As for sealing the outlets, it has a payback, because the effort is so low, any savings are worth while. I always suggest this for the DIY homeowners, even though I qualify it as a small fix.
Very interesting. Just out of curiosity where do you get the times seven figure. I am not doubting you just trying to learn a trick or two
Where would you suggest a pressure pan is effective?
flow is equal to the square root of the pressure drop. Square root of 49 is 7 and square root of 1 is 1, so ration of the flows is 7 to 1.
Air flow is proportional, not equal, to the square root of delta-P. Otherwise, you're correct.
Pressure is not flow, so even though you might read a 49 at the receptacle, how much air is actually there? It can be instructive (although not terribly accurate) to use a flow hood, or an anemometer with a hood, to check the CFM50 at various leaks. A pressure pan might give me 1pa at a duct grill and the flow hood will measure 8 CFM(50), and a 25 pa difference at a recessed light might give a 40 CFM(50) with the flow hood, but I might find under 2-3 CFM(50) at a receptacle with a 49 pa difference.
We did a project for the Air Force in 1984 where we air sealed base housing. The base engineer insisted that we install receptacle gaskets which we had proven to our own satisfaction did not mean diddly. So we spent 30 minutes installing gaskets on switches and receptacles in a 3 bedroom officers unit and showed him ZERO change in the blower door reading. He no longer required the gaskets. As Bud says, the problems are in the wall, so gasketing the receptacles just pushes the same leak elsewhere.
Did you ever notice that the receptacles leak air on the first floor interior walls of a 2 story house?
I built a house for myself 4 years ago and it is at .8 ACH50 and I was dissappointed to feel air at most receptacles and switches.

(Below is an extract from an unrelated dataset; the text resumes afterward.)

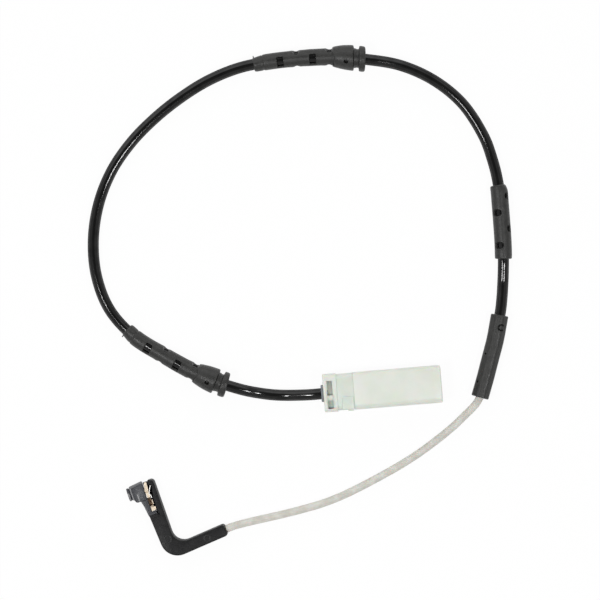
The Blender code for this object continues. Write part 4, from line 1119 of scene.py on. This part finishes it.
tools = bmesh.new()
bore = [grey_route.frame(grey_route.length + 0.0003 - step * 0.0024) for step in range(6)]
facing = bore[0] @ Matrix.Rotation(math.radians(90), 4, "Y")
circle = bmesh.ops.create_circle(tools, segments=32, radius=LEAD_BORE, matrix=facing, cap_ends=True)
loop = circle["verts"]
for place, step in zip(bore, bore[1:]):
    edges = {edge for vertex in loop for edge in vertex.link_edges if all(end in loop for end in edge.verts)}
    loop = verts_in(bmesh.ops.extrude_edge_only(tools, edges=list(edges))["geom"])
    bmesh.ops.transform(tools, matrix=step @ place.inverted(), verts=loop)
bmesh.ops.holes_fill(tools, edges=[edge for edge in tools.edges if edge.is_boundary])
bmesh.ops.recalc_face_normals(tools, faces=tools.faces)
cut(arm, tools)
drill(arm, head_frame @ Matrix.Translation((0.00246, -0.0103, ARM_THICKNESS)), 0.0003, 0.002)
web = bmesh.new()
rounded_plate(web, WEB_CORNERS, GAP, 0.0016)
bmesh.ops.recalc_face_normals(web, faces=web.faces)
bmesh.ops.transform(web, matrix=head_frame, verts=web.verts)
web.from_mesh(arm.data)
web.to_mesh(arm.data)
web.free()

# %% [markdown]
# The graphite insert is moulded first, round the hairpin of wire. A short neck joins its block to the
# round tip that touches the disc. A tapered stem runs down beside the slot to a foot at the slot's floor.
# The far wall of the block leans back a little, as a moulded wall must to leave its mould, and its nose
# slopes down towards the tip.

# %% Insert with its tip
MIDDLE = ARM_THICKNESS / 2
FAR_WALL = 0.0020  # the block's far wall lies beyond this y
FAR_LEAN = 0.0010
NOSE_START = -0.0040
NOSE_SLOPE = 0.6
NECK = (-0.0056, -0.0053, 0.0022, 0.0001)  # start, end, radius and rounding
TIP = (-0.00645, -0.0055, 0.00255, 0.0002)
BLOCK_CORNERS = [
    (-5.45, 3.15, 0.6), (-5.45, -2.0, 0.5), (-4.6, -2.5, 0.1), (-4.3, -3.6, 1.0), (-0.1, -3.8, 0.5),
    (0.3, 3.75, 0.6),
]
STEM_CORNERS = [
    (-2.62, -3.0, 0.3), (-2.4, -4.1, 0.5), (-2.0, -5.8, 0.4), (-1.45, -10.2, 0.3), (1.9, -10.2, 0.3),
    (1.9, -8.7, 0.3), (0.15, -8.7, 0.1), (0.15, -3.0, 0.3),
]

body = bmesh.new()
upper, under = rounded_plate(body, BLOCK_CORNERS, GAP / 3, ARM_THICKNESS - GAP / 3)
soften(body, list(upper.edges) + list(under.edges), 0.0004, 3)
for vertex in body.verts:
    above = max(0.0, vertex.co.z - MIDDLE) / MIDDLE
    if vertex.co.y > FAR_WALL:
        vertex.co.y -= FAR_LEAN * above
    nose = max(0.0, NOSE_START - vertex.co.x)
    vertex.co.z -= NOSE_SLOPE * nose * above
for start, end, radius, edge_size in (NECK, TIP):
    place = Matrix.Translation(((start + end) / 2, 0.00030, MIDDLE))
    disc = bmesh.ops.create_cone(
        body, cap_ends=True, segments=48, radius1=radius, radius2=radius, depth=end - start,
        matrix=place @ Matrix.Rotation(math.radians(90), 4, "Y"),
    )
    ends = {edge for vertex in disc["verts"] for edge in vertex.link_edges}
    soften(body, [edge for edge in ends if abs(edge.verts[0].co.x - edge.verts[1].co.x) < 1e-6], edge_size, 2)
upper, under = rounded_plate(body, STEM_CORNERS, GAP, ARM_THICKNESS - 2 * GAP)
soften(body, list(upper.edges) + list(under.edges), 0.0002, 3)
put_in_place("wear_insert", body, "block_graphite", "sensing_block", head_frame)

# %% [markdown]
# The spring clip is one strip of bronze. Its broad top lies on the step of the slot and narrows to a
# bright fold, dips down, and comes up again in an end tab. A flange and a tongue stand on edge beside it,
# and the tongue presses against the arm. A strip is a row of edges pulled sideways into faces, which then
# get the thickness of the sheet.

# %% Folded spring clip
SHEET = 0.0004
CLIP_TOP = 0.0052
CLIP_LOW = 0.0024
TOP_CORNERS = [
    (0.97, 2.9, 0.2), (1.85, 2.75, 0.2), (1.68, 0.2, 0.3), (1.4, -1.2, 0.2), (0.22, -1.2, 0.2),
    (0.15, 0.2, 0.4),
]
TAB_CORNERS = [
    (0.41, -6.94, 0.2), (2.22, -7.01, 0.2), (2.1, -8.34, 0.2), (0.32, -8.51, 0.2),
]


def folded(bm, line, across, thickness):
    """A strip along a line of points, pulled across by a vector and given its thickness."""
    points = [bm.verts.new(point) for point in line]
    edges = [bm.edges.new(pair) for pair in zip(points, points[1:])]
    pulled = bmesh.ops.extrude_edge_only(bm, edges=edges)["geom"]
    bmesh.ops.translate(bm, verts=verts_in(pulled), vec=across)
    faces = [part for part in pulled if isinstance(part, bmesh.types.BMFace)]
    bmesh.ops.recalc_face_normals(bm, faces=faces)
    bmesh.ops.solidify(bm, geom=faces, thickness=thickness)


bm = bmesh.new()
rounded_plate(bm, TOP_CORNERS, CLIP_TOP - 2 * SHEET, CLIP_TOP - SHEET)
fold_line = [
    (0.00025, -0.0011, CLIP_TOP - 2 * SHEET), (0.00030, -0.0014, CLIP_TOP - SHEET),
    (0.00033, -0.0028, CLIP_TOP - SHEET), (0.00033, -0.0031, CLIP_TOP - 0.0010), (0.00020, -0.0034, CLIP_LOW),
    (0.00020, -0.0067, CLIP_LOW), (0.00035, -0.0069, CLIP_TOP - 2 * SHEET),
]
folded(bm, fold_line, (0.00120, 0, 0), SHEET)
rounded_plate(bm, TAB_CORNERS, CLIP_TOP - SHEET, CLIP_TOP)
folded(bm, [(0.0019, -0.0043, CLIP_LOW), (0.0019, -0.0060, CLIP_LOW)], (0, 0, 0.0026), 0.0003)
tongue = [(1.6, -3.6), (2.1, -3.4), (2.1, -2.9), (1.6, -1.8), (1.9, -1.1), (2.6, 0.2), (3.1, 1.0)]
folded(bm, [(x * MM, y * MM, CLIP_LOW) for x, y in tongue], (0, 0, 0.0031), 0.0003)
put_in_place("spring_clip", bm, "clip_bronze", "retaining_clip", head_frame)

# %% [markdown]
# ## Nodes that keep their packed shape
# The cores, crimps and the wire loop are simple round pieces inside the mouldings. Their packed shape is
# already right, so each only takes the finish that its record names.

# %% Dress the inner pieces
slots = {part["node"]: part["material_slot"] for part in frame["record"]["subparts"]}
dressed = []
for name, shape in nodes.items():
    if not shape.hide_render:
        shape.data.materials.clear()
        shape.data.materials.append(FINISHES[slots[name]].material)
        dressed.append(name)
print("dressed:", sorted(dressed))

# The grey one leaves the head and ends in the splice, and the black one leaves the splice and ends in
# the plug.

# %% Points on the cords
INSIDE_HEAD = 0.0125  # how much of the grey lead lies in the head
BLACK_EXIT_AT = 0.3962

grey_route.point(grey_route.length - INSIDE_HEAD)
black_route.point(BLACK_EXIT_AT)

# %% The dressed size
low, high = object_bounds()
print("dressed box in mm:", [round(1000 * side, 1) for side in high - low])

>> the problems are in the wall, so gasketing the receptacles just pushes the same leak elsewhere
If you reduce the hole size without reducing the delta P, you reduce air flow, you do not "push the leak elsewhere".
If a window is open 12" and you close it 1/2", have you reduced the amount of air going through it as much as you would think? Or does closing the window a bit change the delta P?
If the delta P is held constant--such as with a blower door in cruise mode, or (presumably) with natural pressures, reducing the hole size reduces air flow. If the delta P is not held constant, such as with a blower door controlled only by the speed control, the flow will be reduced by a smaller hole size, but not nearly as much. Maybe I'm not understanding your point.
Part of the problem with electrical box gaskets is that some of the air leakage comes through the receptacle or switch body itself, not around it.
Of course you are right, but what I am saying (obviously ineffectively) is that the network of leakage paths through the exterior and interior walls, and through the joist cavities, caused by the drywall not being fastened tightly agains the studs and by the various wire and utility holes is so large that the very small hole caused by the hole in the drywall only partially filled by the receptacle or switch is doing nothing to stop it when the gasket is installed.
I would urge you to try installing a large number of gaskets with a pre- and pst- blower door test to see for yourself.
I've thought of doing that. I have a building that's perfect for it, and I actually already have a very large supply of the gaskets, which were given to me . However, what I've observed it that air comes right through the receptacle or switch itself, so my guess is that I could only shave a few CFM50 off the entire building by installing the gaskets, not enough to pay back. I've done enough air sealing to know that you want to find larger holes than that, hopefully some massive ones.
In spite of this, I remodeled my house this year and installed those damn things at every hole, thinking "what if they make a difference??" and besides, I still have hundreds left.
I don't have a flow hood, but it would be interesting to have one long enough to do some testing on various common holes. We do use the pressure pan on can lights and other common holes sometimes.
Michael, I'm trying to follow you here and wonder if you could comment on the following example. We recently did work on a house with a large number of can lights, some with floor above and others with open attic above. Lots of pressure pan readings in the 40pa range at these lights, with the house at -50. I can't tell from your description whether these pressures can be turned into any sort of CFM50 number. It sounds like you're saying no to that.
There is of course a lot of perceptible air leakage, especially around the hole cut in the drywall. We are easily able to seal these down into the 10-15pa range. This seems to translate into a reduction of maybe 2 CFM50 per can, based on very crude analysis. As stated above I don't have a tool for measuring this.